On peut malgré tout écrire qu’il est tout à la fois ultralibéral et décliniste, lui qui apprécie Zemmour donc, Alain Finkielkraut, mais trouve aussi du “panache” à la figure de l’extrême droite identitaire Renaud Camus, écrivain et militant politique théoricien du “grand remplacement”.
Maître Temime encore, qui “ne partage manifestement pas les idées” de Charles Consigny, estime que le défi qui va se poser à lui “sera de réussir à ce que ses prestations de chroniqueur soient de qualité et compatibles sur le fond et la forme avec son métier, et de ne pas oublier qu’il est avant tout avocat. Dans mon esprit, ça n’est pas évident du tout, mais il a très bien compris en quoi cette expérience pourrait être un plus ou un moins. Il en est largement capable.”
Comprendre : la possibilité pour celui qui, dans quelques mois, devrait prêter serment, de se brûler les ailes. D’ici là, on le verra s’installer dans ce que le fondateur d’Arrêt sur images Daniel Schneidermann qualifie de “lieu d’influence” : “Récurrence hebdomadaire, ancienneté, diffusion sur le service public : ce qui est dit dans cette émission est triplement légitimé.”
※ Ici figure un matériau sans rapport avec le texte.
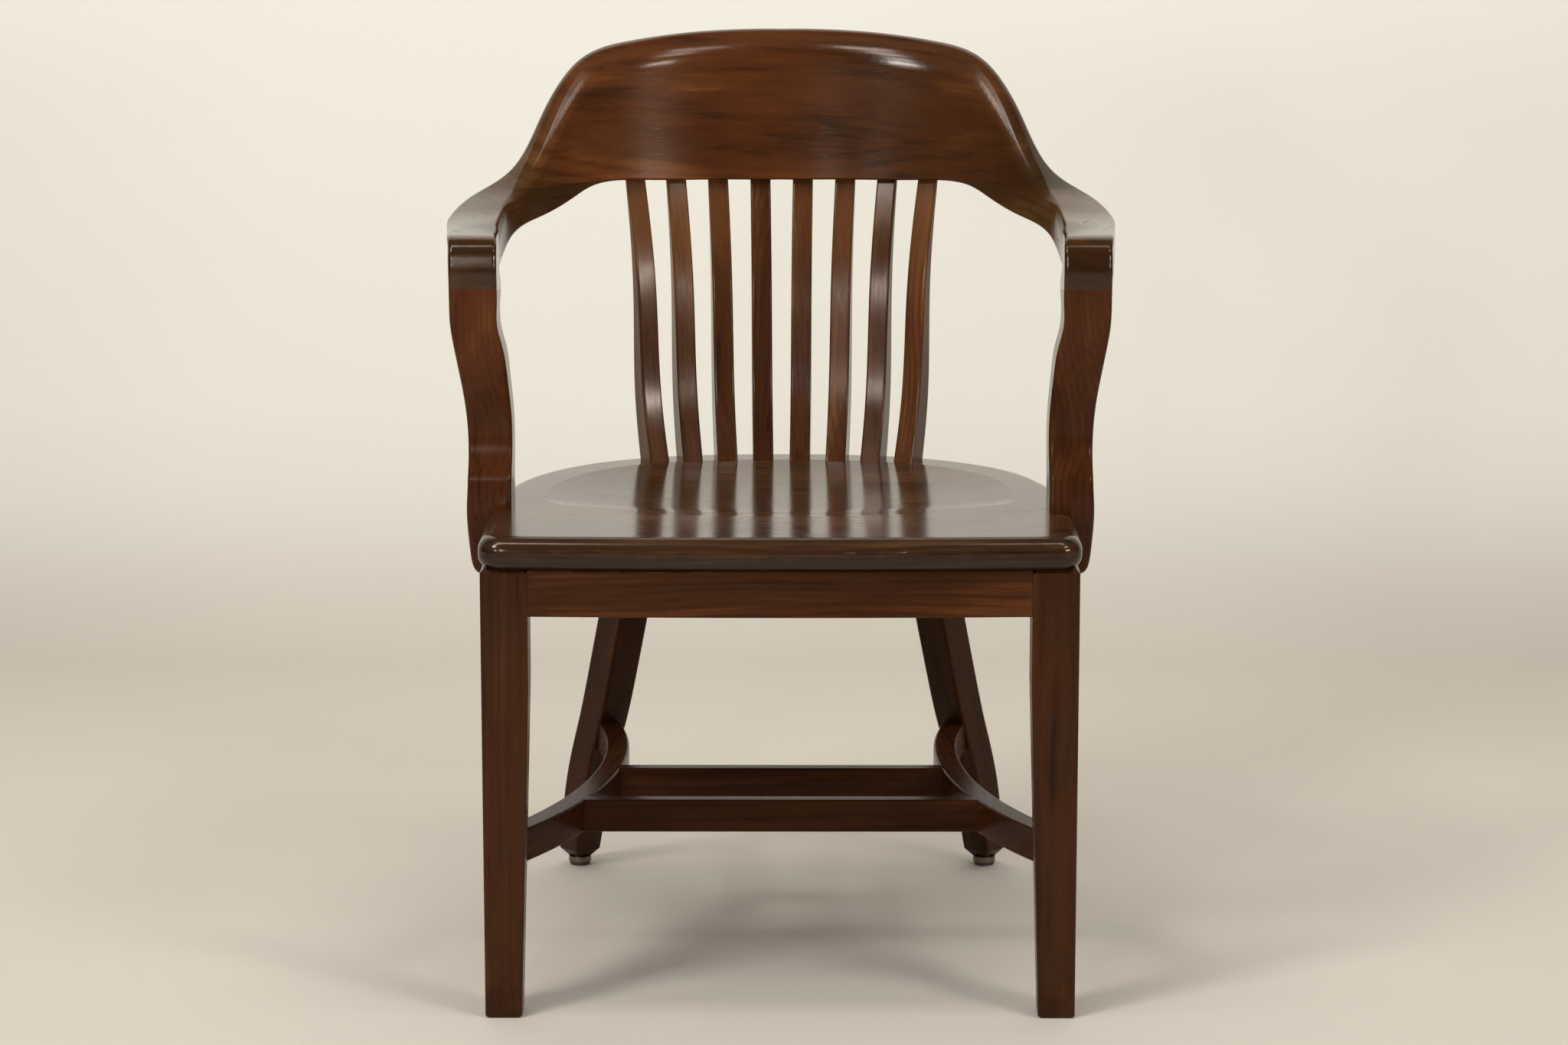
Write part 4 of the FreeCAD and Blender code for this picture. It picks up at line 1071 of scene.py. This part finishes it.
@dataclass
class Fixings:
    """Dowels, corner blocks, screws and the glides."""

    hardwood: BareHardwood = BareHardwood()
    screw: Steel = Steel((0.42, 0.40, 0.37), (0.10, 0.05, 0.025), 0.38)
    glide: Steel = Steel((0.20, 0.16, 0.11), (0.05, 0.03, 0.018), 0.42)
    rubber: HardRubber = HardRubber()
    hardwood_lines: dict[str, Triple] = field(default_factory=lambda: {
        "seat_board_dowels": (0.0, 1.0, 0.0),
        "rail_dowels": (0.0, 1.0, 0.0),
        "arm_post_dowels": (0.0, 0.0, 1.0),
        "crest_dowels": (0.0, 0.0, 1.0),
        "corner_blocks": (1.0, 0.0, 0.0),
    })

    def dress_hardwood(self) -> None:
        """Dresses the dowels and corner blocks."""
        for node, along in self.hardwood_lines.items():
            run = GrainRun(middle(node), along)
            dress(node, self.hardwood.material("hardwood_" + node, run))

    def dress_metal(self) -> None:
        """Dresses the screws, cups and nails."""
        steel = self.screw.material("screw_steel")
        for node in ("corner_block_screws", "seat_screws", "post_screws"):
            dress(node, steel)
        plated = self.glide.material("glide_metal")
        for node in ("rear_glide_cups", "rear_glide_nails"):
            dress(node, plated)

    def dress_cushions(self) -> None:
        """Dresses the cushions of the glides."""
        dress("rear_glide_cushions", self.rubber.material("glide_cushion"))


@dataclass(frozen=True)
class Lamp:
    """An oblong soft lamp: its place, aim and size in metres and its power in watts."""

    name: str
    place: Triple
    aim: Triple
    size: tuple[float, float]
    power: float
    mirrored: bool = True
    colour: Triple = (1.0, 0.97, 0.93)

    def hang(self) -> None:
        """Adds the lamp to the scene, where only its light is seen."""
        light = bpy.data.lights.new(self.name, "AREA")
        light.shape = "RECTANGLE"
        light.size, light.size_y = self.size
        light.energy = self.power
        light.color = self.colour
        lamp = bpy.data.objects.new(self.name, light)
        lamp.location = self.place
        lamp.visible_camera = False
        lamp.visible_glossy = self.mirrored
        aim = Vector(self.aim) - Vector(self.place)
        lamp.rotation_euler = aim.to_track_quat("-Z", "Y").to_euler()
        bpy.context.scene.collection.objects.link(lamp)


@dataclass
class Studio:
    """Floor, wall, lamps and the world's light."""

    half_width: float = 4.5
    front: float = -5.0
    wall: float = 1.5
    cove: float = 0.25
    height: float = 4.0
    cove_steps: int = 12
    floor_colour: Triple = (0.56, 0.52, 0.46)
    wall_colour: Triple = (0.82, 0.81, 0.75)
    paint_change: float = 0.30
    paint_roughness: float = 0.85
    world_colour: Triple = (0.90, 0.88, 0.84)
    world_light: float = 0.08
    world_shown: float = 0.75
    lamps: tuple[Lamp, ...] = (
        Lamp("key_lamp", (-2.2, -2.25, 2.55), (0.0, 0.0, 0.6), (0.8, 0.5), 36.0),
        Lamp("second_lamp", (2.2, -2.25, 2.6), (0.0, 0.0, 0.6), (0.7, 0.45), 15.0),
        Lamp("mid_left_lamp", (-1.85, -1.95, 3.0), (0.0, 0.0, 0.7), (0.7, 0.4), 13.0),
        Lamp("high_left_lamp", (-1.3, -1.6, 3.3), (0.0, 0.0, 0.7), (0.7, 0.35), 10.0),
        Lamp("over_left_lamp", (-0.78, -1.25, 3.3), (0.0, 0.0, 0.7), (0.7, 0.30), 8.0),
        Lamp("high_right_lamp", (1.3, -1.6, 3.3), (0.0, 0.0, 0.7), (0.7, 0.35), 6.0),
        Lamp("over_right_lamp", (0.78, -1.25, 3.3), (0.0, 0.0, 0.7), (0.7, 0.30), 5.0),
        Lamp("near_lamp", (-0.82, -3.25, 1.12), (0.0, 0.0, 0.6), (0.26, 0.36), 10.0),
        Lamp("low_left_lamp", (-1.8, -2.88, 1.08), (0.0, 0.0, 0.6), (0.5, 0.3), 10.0),
        Lamp("low_right_lamp", (2.42, -2.35, 1.08), (0.0, 0.0, 0.6), (0.95, 0.26), 25.0),
        Lamp("top_lamp", (0.0, 0.1, 3.2), (0.0, 0.3, 0.0), (3.0, 1.6), 24.0, mirrored=False),
        Lamp("wall_lamp", (0.0, -0.6, 3.3), (0.0, 1.5, 0.9), (3.6, 0.5), 35.0, mirrored=False),
    )

    def profile(self) -> list[tuple[float, float]]:
        """Section of the backdrop through the floor, the cove and the wall.

        Returns:
            Depths and heights of its points, from the front to the top.
        """
        points = [(self.front, 0.0)]
        for step in range(self.cove_steps + 1):
            angle = math.pi / 2 * step / self.cove_steps
            depth = self.wall - self.cove + self.cove * math.sin(angle)
            points.append((depth, self.cove - self.cove * math.cos(angle)))
        return points + [(self.wall, self.height)]

    def build_backdrop(self) -> None:
        """Builds the floor and wall in one sheet with a cove between them."""
        mesh = bpy.data.meshes.new("backdrop")
        sheet = bmesh.new()
        rows = [
            [sheet.verts.new((x, y, z)) for x in (-self.half_width, self.half_width)]
            for y, z in self.profile()
        ]
        for low, high in zip(rows, rows[1:]):
            sheet.faces.new((low[0], low[1], high[1], high[0])).smooth = True
        sheet.to_mesh(mesh)
        sheet.free()
        backdrop = bpy.data.objects.new("backdrop", mesh)
        bpy.context.scene.collection.objects.link(backdrop)
        mesh.materials.append(self.paint())

    def paint(self) -> bpy.types.Material:
        """Matt paint, a little darker on the floor, on a sheet that is clear from its back.

        Returns:
            The material of the backdrop.
        """
        graph = Graph.material("backdrop_paint")
        rise = graph.parts(graph.object_place())[2].step(0.0, self.paint_change)
        matt = graph.principled({
            "Base Color": graph.mix(rise, self.floor_colour, self.wall_colour),
            "Roughness": self.paint_roughness,
        })
        clear = graph.output("ShaderNodeBsdfTransparent")
        behind = graph.output("ShaderNodeNewGeometry", "Backfacing")
        return graph.end(graph.output(
            "ShaderNodeMixShader", 0, None, {0: behind, 1: matt, 2: clear}
        ))

    def hang_lamps(self) -> None:
        """Hangs the lamps."""
        for lamp in self.lamps:
            lamp.hang()

    def light_world(self) -> None:
        """Sets the even light from all round, and what the camera sees past the backdrop."""
        world = bpy.data.worlds.new("studio_world")
        bpy.context.scene.world = world
        graph = Graph(world)
        shown = graph.output("ShaderNodeLightPath", "Is Camera Ray")
        background = graph.output("ShaderNodeBackground", 0, None, {
            "Color": (*self.world_colour, 1.0),
            "Strength": shown * (self.world_shown - self.world_light) + self.world_light,
        })
        graph.node("ShaderNodeOutputWorld", None, {"Surface": background})


@dataclass
class View:
    """The photograph's view: the camera's place, its turn in degrees and its lens."""

    place: Triple = (0.014, -3.88657, 1.1178)
    turn: Triple = (79.656, 0.0, 0.164)
    lens: float = 94.85
    sensor_width: float = 36.0

    def set_camera(self) -> None:
        """Places the camera and makes it the scene's."""
        camera = bpy.data.cameras.new("view")
        camera.lens = self.lens
        camera.sensor_width = self.sensor_width
        eye = bpy.data.objects.new("view", camera)
        eye.location = self.place
        eye.rotation_euler = tuple(math.radians(angle) for angle in self.turn)
        bpy.context.scene.collection.objects.link(eye)
        bpy.context.scene.camera = eye

    @staticmethod
    def set_colours() -> None:
        """Shows colours as they are written."""
        bpy.context.scene.view_settings.view_transform = "Standard"


def main() -> None:
    """Dresses the chair, builds the studio and sets the view."""
    logging.basicConfig(level=logging.INFO, format="%(name)s: %(message)s")
    hoop, slats, seat = Hoop(), SlatRow(), Seat()
    seat_frame, fixings = SeatFrame(), Fixings()
    studio, view = Studio(), View()
    jobs: list[tuple[str, Callable[[], None]]] = [
        ("view", view.set_camera),
        ("colours", view.set_colours),
        ("crest rail", hoop.dress_crest),
        ("arms", hoop.dress_arms),
        ("arm posts", hoop.dress_posts),
        ("slats", slats.dress_slats),
        ("seat boards", seat.dress_boards),
        ("legs", seat_frame.dress_legs),
        ("rails", seat_frame.dress_rails),
        ("stretchers", seat_frame.dress_stretchers),
        ("dowels and corner blocks", fixings.dress_hardwood),
        ("screws and glide metal", fixings.dress_metal),
        ("glide cushions", fixings.dress_cushions),
        ("backdrop", studio.build_backdrop),
        ("lamps", studio.hang_lamps),
        ("world", studio.light_world),
    ]
    for name, job in jobs:
        job()
        log.info("%s ready", name)


if __name__ == "__main__":
    main()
Si ce spécialiste de la critique des médias est “incapable de dire si la production a tenu compte ou non du facteur politique, en faisant un calcul selon lequel Consigny permettrait un rééquilibrage avec Ruquier par exemple, plutôt perçu comme de gauche”, il explique que “le précédent Zemmour a accrédité l’idée d’une véritable influence politique exercée par cette émission” et écrit ceci à propos de l’arrivée du nouveau chroniqueur : “Dans un bienfaisant éclair de lucidité, Ruquier a avoué un jour : ‘Je regrette d’avoir donné la parole à Zemmour ici chaque semaine. (…) Je suis en train de me rendre compte que j’ai participé à la banalisation de ces idées-là.’ Un an plus tard, il s’entortillait dans un démenti de ce regret. C’est vrai : pourquoi se fâcher avec Zemmour ? Il était tellement sympa ! La récidive est consommée.” Ainsi, Daniel Schneidermann estime que cette nomination “tombe bien pour Macron : la messe macronienne va être dite tous les samedis soir”. Amen.